Faced with an epidemic, England is already planning on rationing:
Thousands of patients could be denied NHS treatment and left to die under ‘worst-case’ emergency plans for a swine-flu epidemic.
The blueprint would force doctors to ‘play God’ and prioritise intensive-care treatment for those most likely to benefit – ruling out patients with problems such as advanced cancer.
The ‘scoring’ system would be introduced if half the population became infected with flu.
The scale of their concern is highlighted in the Department of Health’s report: Pandemic Flu – Managing Demand and Capacity in Health Care Organisations.
Detailing plans to ration hospital treatment, the report warns that if half the population were infected, 6,600 patients per week would be competing for just under 4,000 intensive-care beds.
Around 85 per cent of those beds could already be full with day-to-day emergencies.
To allocate ventilators, beds and intensive-care equipment doctors would have to ‘score’ patients on their health and prognosis as well as seriousness of their conditions.
Those who failed to respond to treatment would be subject to ‘reverse triage’ – in which they were taken off ventilators and left in NHS ‘dying rooms’ with only painkillers to ease their suffering.

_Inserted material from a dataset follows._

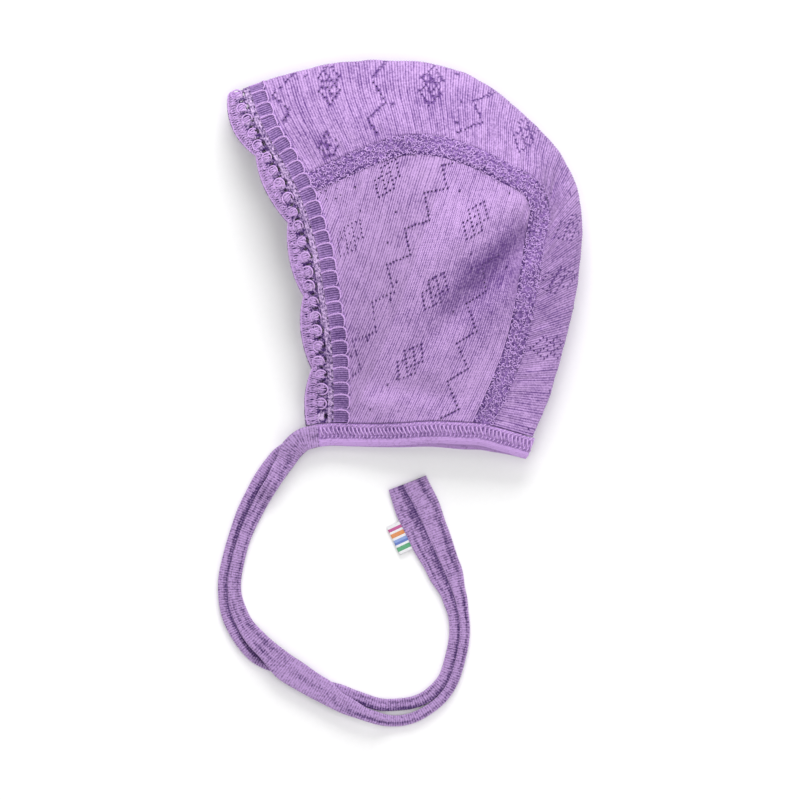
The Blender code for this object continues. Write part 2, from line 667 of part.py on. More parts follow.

Patients with underlying illness such as advanced cancer or the last stage of heart, lung or liver failure – and those unlikely to survive even if they were given treatment – would not be given an intensive-care bed.
Definitely what we want over here — right, folks?
Actually, I’ll freely concede that we probably would do precisely the same if we had an epidemic. In an epidemic situation, rationing is inevitable, because an overwhelmed system cannot cope. What I’d like to think, though, is that our system will be less overwhelmed than the creaking National Health Service, which already does rationing to cope with its inefficiencies.